Od pierwszego momentu, kiedy wieczorem 2 sierpnia 50 osobowa grupa Niemców, Włochów i Polaków spotkała się razem w Hammelburgu, zaprosiliśmy wszystkich do tej przyjaźni z nami. Prosiliśmy o bardzo uważne przeżywanie całego tygodnia, by możliwe stało się spotkanie i rozpoznanie Tego, który jest jego źródłem.
Markus bardzo wyraźnie powiedział, że sens tych wszystkich dni jest dużo większy niż tylko wspólne muzykowanie i przygotowanie koncertów. Tą najgłębszą racja jest osoba Jezusa Chrystusa obecna bardzo konkretnie wewnątrz naszej przyjaźni. To samo usłyszeli wszyscy podczas jednego z wieczorów, kiedy opowiadałem o Fundacji „Ut unum sint”. Mówiłem, że jedynym naszym zadaniem wobec dzieci biednych jest umożliwić im spotkanie z Chrystusem, obecnym i żyjącym teraz w bardzo konkretnym towarzystwie, miejscu i czasie, ponieważ tylko On zna naprawdę potrzeby człowieka i potrafi je podjąć. Opowiadałem jak dzieje się to w historii naszej przyjaźni z dziećmi.

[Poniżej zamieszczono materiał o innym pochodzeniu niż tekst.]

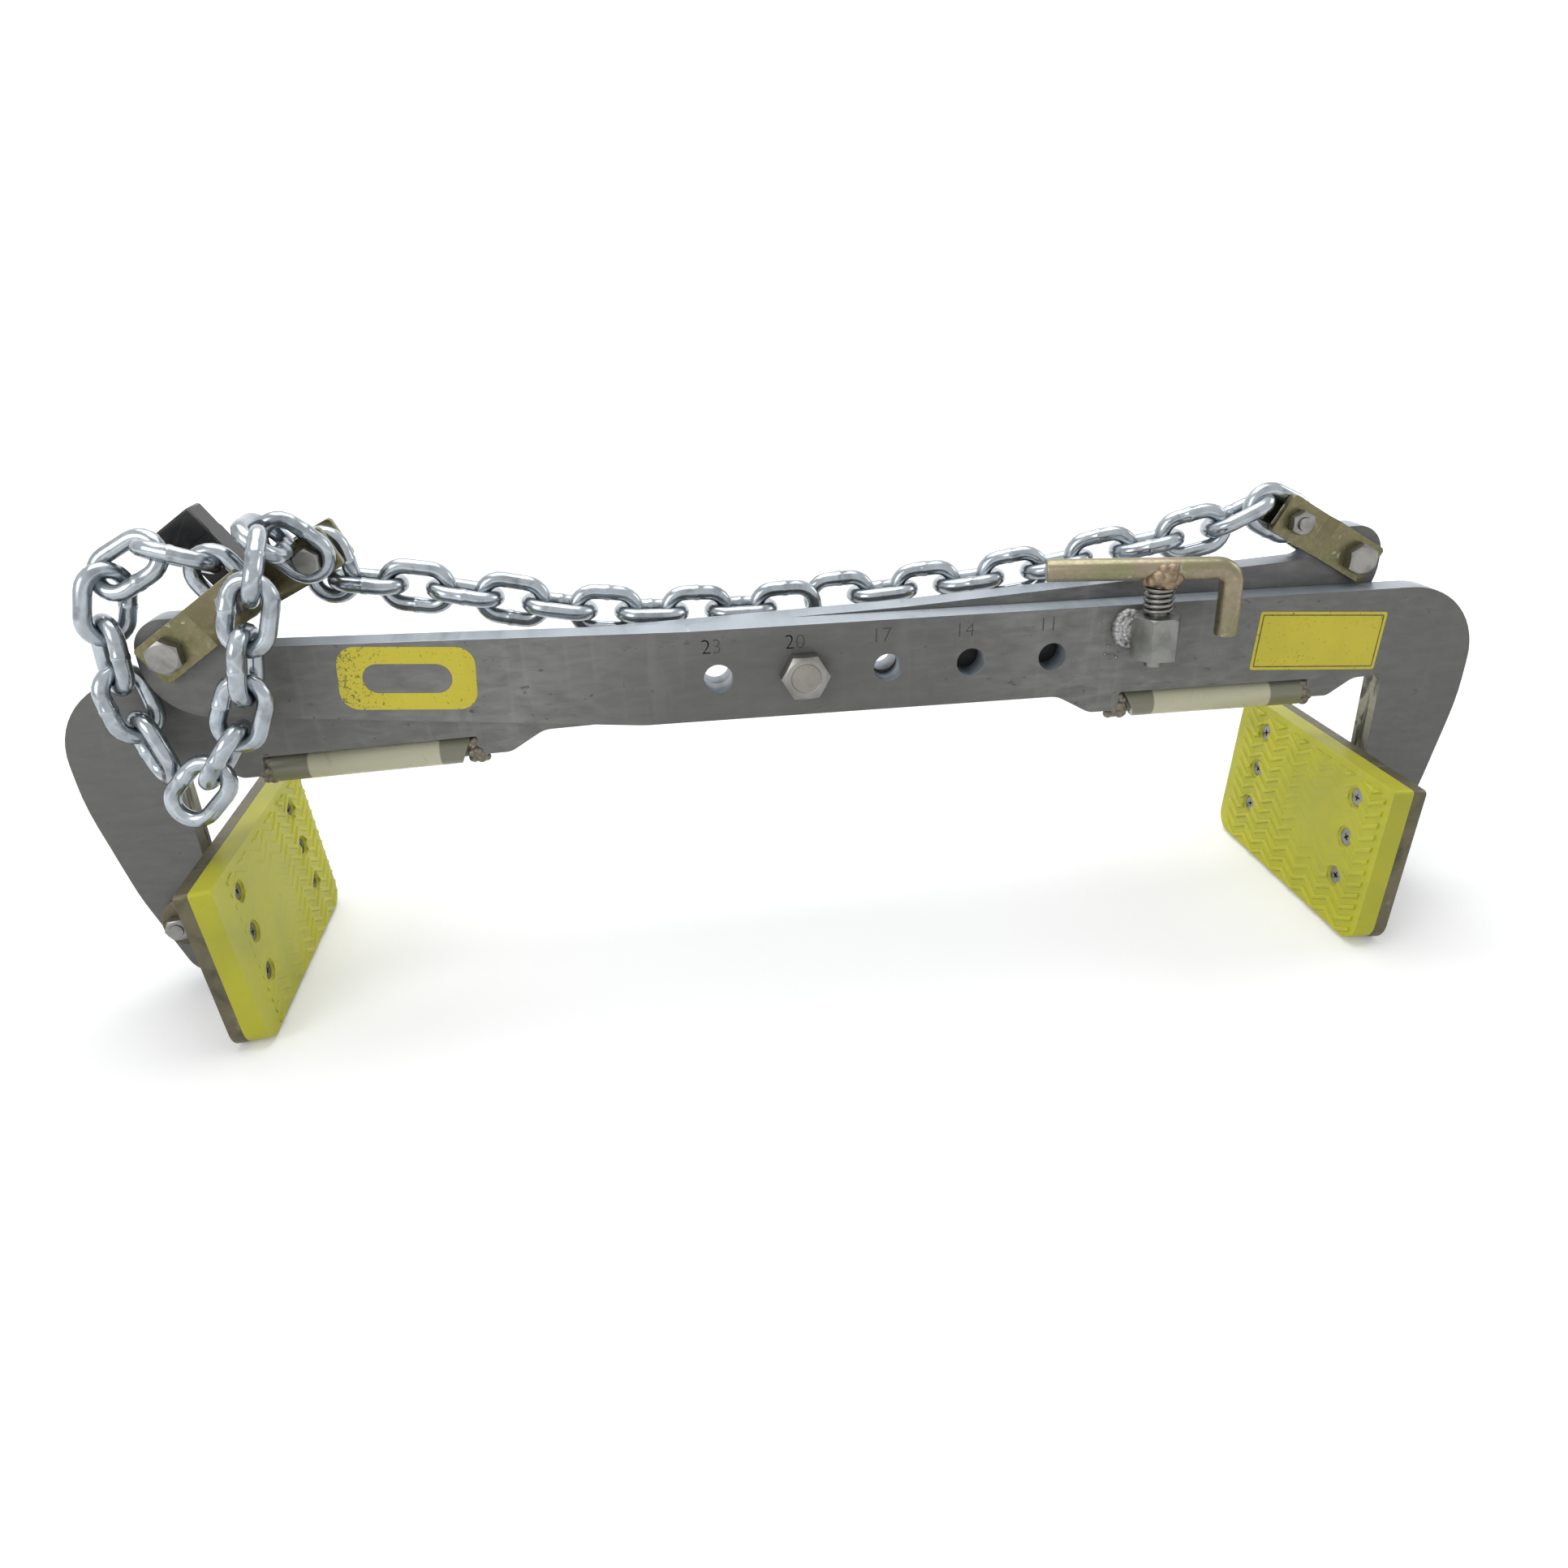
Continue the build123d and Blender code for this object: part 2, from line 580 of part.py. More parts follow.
def lug():
    """Dark steel lug between the lifting shackle's straps, with a wire clip in its head."""
    bar = Pos(0, 0, -LUG_BELOW) * Box(LUG_W, LUG_T, LUG_BELOW + LUG_ABOVE, align=UP)
    bar = fillet(bar.edges().filter_by(Axis.Y).group_by(Axis.Z)[0], LUG_FOOT_R)
    head = Box(LUG_HEAD_L, LUG_HEAD_W, LUG_HEAD_H, align=UP)
    head = chamfer(head.edges(), LUG_EDGE)
    body = bar + Pos(-LUG_HEAD_BACK, 0, LUG_ABOVE - LUG_HEAD_LAP) * head
    body -= rod(0, 0, -LUG_T, LUG_T, ARM_BOLT_D / 2 + THREAD_GAP)
    eye_x = CLIP_EDGE - LUG_HEAD_L / 2
    eye_z = LUG_ABOVE + CLIP_RISE
    side = LUG_HEAD_W / 2
    body -= rod(eye_x, eye_z, -2 * side, 2 * side, CLIP_WIRE / 2 + CLIP_HOLE_GAP)
    front = -side - CLIP_PROUD
    route = FilletPolyline((eye_x, side + CLIP_BEHIND, eye_z), (eye_x, front, eye_z),
                           (eye_x + CLIP_LEAN, front, eye_z - CLIP_DROP), radius=CLIP_BEND_R)
    section = Plane(route @ 0, z_dir=route % 0) * Circle(CLIP_WIRE / 2)
    return body, sweep(section, path=route)


# Arms and handles
for name, place in (("front", FRONT_ARM), ("rear", REAR_ARM)):
    core, hose, beads = handle()
    save(f"{name}_arm_plate", place * arm_plate())
    save(f"{name}_handle_rod", place * core)
    save(f"{name}_handle_hose", place * hose)
    save(f"{name}_handle_welds", *[place * bead for bead in beads])

# Scissor pivot
washer_seat = -FRONT_FACE + BODY_GAP
nut_seat = washer_seat + WASHER_T
pivot_end = nut_seat + PIVOT_NUT + BOLT_END
washer = rod(0, 0, washer_seat, nut_seat, WASHER_R)
washer -= rod(0, 0, washer_seat, nut_seat, PIVOT_D / 2 + RUN_GAP)
save("pivot_bolt", RAISE * bolt(0, 0, FRONT_FACE, pivot_end, PIVOT_D, PIVOT_AF, PIVOT_HEAD))
save("pivot_washer", RAISE * washer)
save("pivot_nut", RAISE * nut(0, 0, nut_seat, PIVOT_D, PIVOT_AF, PIVOT_NUT, 1))

# Jaws
for name, place in (("right", RIGHT_JAW), ("left", LEFT_JAW)):
    for piece, solids in jaw().items():
        save(f"{name}_jaw_{piece}", *[place * solid for solid in solids])

# Latch
for name, solid in latch().items():
    save(name, solid)

# Shackles
EYE_X, EYE_Z = arm_point(EYE_U, EYE_V)
SHACKLES = {
    "right_shackle": Pos(-EYE_X, PLATE_MID, EYE_Z) * Rot(0, RIGHT_SHACKLE_TURN, 0),
    "left_shackle": Pos(EYE_X, -PLATE_MID, EYE_Z) * Rot(0, LEFT_SHACKLE_TURN, 0),
    "lifting_shackle": Pos(*LIFT_SHACKLE_AT) * Rot(0, LIFT_SHACKLE_TURN, 0),
}
for name, place in SHACKLES.items():
    pieces = lifting_shackle() if name == "lifting_shackle" else shackle()
    for piece, solids in pieces.items():
        save(f"{name}_{piece}", *[RAISE * place * solid for solid in solids])
lug_body, lug_clip = lug()
lug_place = RAISE * Pos(*LIFT_SHACKLE_AT) * Rot(0, LUG_TILT, 0)
save("lifting_lug", lug_place * lug_body)
save("lifting_lug_clip", lug_place * lug_clip)


def chain_bolt_at(name):
    """Centre of a shackle's chain bolt, from the pivot."""
    return (SHACKLES[name] * Pos(STRAP_PITCH, 0, 0)).position


# Chain
def on_bolt(name, degrees):
    """Point on the face of a shackle's chain bolt, at an angle in X, Z; a link's end bears there."""
    angle = math.radians(degrees)
    seat = CHAIN_BOLT_D / 2
    return chain_bolt_at(name) + Vector(seat * math.cos(angle), 0, seat * math.sin(angle))


ACROSS = Vector(0, 1, 0)
UPWARD = Vector(0, 0, 1)
right_start = on_bolt("right_shackle", -29.4)
right_route = [right_start, right_start + Vector(-9, 0, 4.6), right_start + Vector(-18, 0, 9),
               (198, 8, 48.5), (180, 12, 43), (160, 17, 38.5), (138, 22.5, 33.5),
               (116, 28, 28.5), (96, 32, 25), (60, 37, 21.5), (20, 38.4, 19.5), (-20, 38.4, 19.5)]
save("chain_right_strand", *run_of_links(right_route, 11, ACROSS))

behind = LIFT_STRAP_IN / 2
drop_top = on_bolt("lifting_shackle", 90) + Vector(0, behind, 0)
drop_way = Vector(math.sin(DROP_LEAN), 0, -math.cos(DROP_LEAN))
drop_end = drop_top + drop_way * LINK_PITCH
save("chain_drop_link", *run_of_links([drop_top, drop_end + drop_way], 1, ACROSS))
middle_route = [drop_end + Vector(WIRE / 2, 0, WIRE / 2), (-186, 27.5, 45), (-168, 26.5, 42),
                (-148, 26, 38), (-128, 26, 33), (-108, 26, 28.5), (-88, 26.5, 24.5),
                (-60, 28.5, 21.5), (-30, 30.7, 19.5), (0, 31, 19), (30, 31, 19)]
save("chain_middle_run", *run_of_links(middle_route, 10, UPWARD))

before = LIFT_STRAP_IN + STRAP_T + BODY_GAP + WIRE / 2
loop_start = on_bolt("lifting_shackle", -41.3) + Vector(0, -before, 0)
loop_route = [loop_start, (-217.5, 8.3, 72.6), (-218, -11, 74), (-218, -28, 61),
              (-224, -31.5, 46), (-226, -31.5, 29), (-232, -31.5, 11), (-241, -31, -6),
              (-252, -30, -19), (-263, -30, -30), (-276, -29, -38), (-284, -28, -41)]
save("chain_front_loop", *run_of_links(loop_route, 8, ACROSS, 15, 45))

left_start = on_bolt("left_shackle", -53.1)
left_route = [left_start, (-240.5, -6.4, 64), (-256, -5.5, 71), (-272, -6, 69), (-284, -9, 55),
              (-285, -11, 36), (-285, -12.5, 18), (-281, -14, 0), (-275, -17, -16),
              (-268, -21, -30)]
save("chain_left_strand", *run_of_links(left_route, 7, ACROSS, 15, 45))
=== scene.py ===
import json
import math

import bmesh
import bpy
import numpy as np
from bpy.props import FloatProperty, FloatVectorProperty, IntProperty, PointerProperty
from bpy.types import Operator, Panel, PropertyGroup
from mathutils import Matrix, Vector

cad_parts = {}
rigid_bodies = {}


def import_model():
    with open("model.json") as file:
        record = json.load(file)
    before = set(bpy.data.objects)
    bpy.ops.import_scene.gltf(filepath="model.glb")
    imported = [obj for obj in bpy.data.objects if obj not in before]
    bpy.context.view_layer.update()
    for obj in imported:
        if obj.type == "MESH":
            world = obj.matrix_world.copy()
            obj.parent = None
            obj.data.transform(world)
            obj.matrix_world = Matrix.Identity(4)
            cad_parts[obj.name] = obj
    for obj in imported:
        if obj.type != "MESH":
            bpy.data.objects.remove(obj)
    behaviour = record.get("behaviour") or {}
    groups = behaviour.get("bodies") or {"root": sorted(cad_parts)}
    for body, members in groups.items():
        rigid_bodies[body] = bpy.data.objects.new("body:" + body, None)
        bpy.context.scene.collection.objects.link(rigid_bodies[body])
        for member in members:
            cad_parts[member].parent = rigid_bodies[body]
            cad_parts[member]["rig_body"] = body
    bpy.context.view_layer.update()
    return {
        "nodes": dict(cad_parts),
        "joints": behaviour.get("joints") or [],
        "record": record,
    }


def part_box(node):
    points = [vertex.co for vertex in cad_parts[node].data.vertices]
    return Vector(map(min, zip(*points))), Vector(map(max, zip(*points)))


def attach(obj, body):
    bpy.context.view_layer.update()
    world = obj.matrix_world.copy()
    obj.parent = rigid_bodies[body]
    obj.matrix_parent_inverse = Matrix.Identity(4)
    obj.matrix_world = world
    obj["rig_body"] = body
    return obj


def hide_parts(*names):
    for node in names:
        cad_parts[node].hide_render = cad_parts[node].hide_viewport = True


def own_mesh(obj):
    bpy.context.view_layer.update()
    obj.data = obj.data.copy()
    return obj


bl_info = {
    "name": "Scissor lifting clamp",
    "version": (1, 0, 0),
    "blender": (4, 5, 0),
    "location": "View3D > Sidebar > Clamp",
    "description": "Dresses the scissor lifting clamp: plates, jaws, latch, shackles and chain",
    "category": "Object",
}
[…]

Każdy kolejny dzień w Hammelburgu, podczas którego razem pracowaliśmy nad przygotowaniem koncertów, razem jedliśmy, bawiliśmy się, modlili i śpiewali pozwalał nam zauważać iż rośnie jedność między nami. Pomimo trudności związanych z wieloma godzinami prób, różnym poziomem umiejętności, kłopotami językowymi klimat całego spotkania był bardzo piękny. Radość i otwartość z jaką podejmowaliśmy wszystko była owocem działania Kogoś większego od nas, owocem Jego łaski. Markus powtarzał często, że nawet sprawy organizacyjne, których było sporo, nie stanowiły problemu, kiedy cała nasza uwaga skierowana była na Tego najważniejszego. Zaowocowało to również i tym, że już po niespełna czterech dniach pracy mogliśmy zagrać razem dwa ponad dwugodzinne koncerty w Hammelburgu. Główny koncert odbył się w Limburgu i stanowił wspólny gest wobec dzieci objętych troską Fundacji „Ut unum sint”.
Podczas ostatnich momentów spędzanych razem można było wyraźnie zauważyć obecne we wszystkich pragnienie kontynuowania tego, co wydarzyło się w tych pięknych dniach. Wskazaliśmy więc z Markusem bardzo wyraźnie i jasno, że jest możliwa dalsza historia tej przyjaźni w miejscach przeżywania naszej codzienności: w Limburgu, Maceracie i w Świdnicy będziemy blisko osób, które umożliwiły nam jej spotkanie i będą pomagać żyć pamięcią o Chrystusie, jedynym źródle tego piękna.
Gdy żegnaliśmy się z nadzieją, że za rok, tym razem w Świdnicy znowu będzie nam dane się spotkać, jedna z osób, protestantka, powiedział ze wzruszeniem: „ten wasz Ruch jest wspaniałą sprawą”. Pomyślałem sobie; to prawda, jest jedyną wspaniałą rzeczą, która może wydarzyć się w życiu i nadaje sens wszystkiemu co je stanowi. Ten nasz Ruch, mój Ruch jest dany mi po to, by inni mogli Go spotkać. Należy więc wykorzystać każdą okazję, także i muzykę jako zaproszenie wszystkich do tej najgłębszej przyjaźni.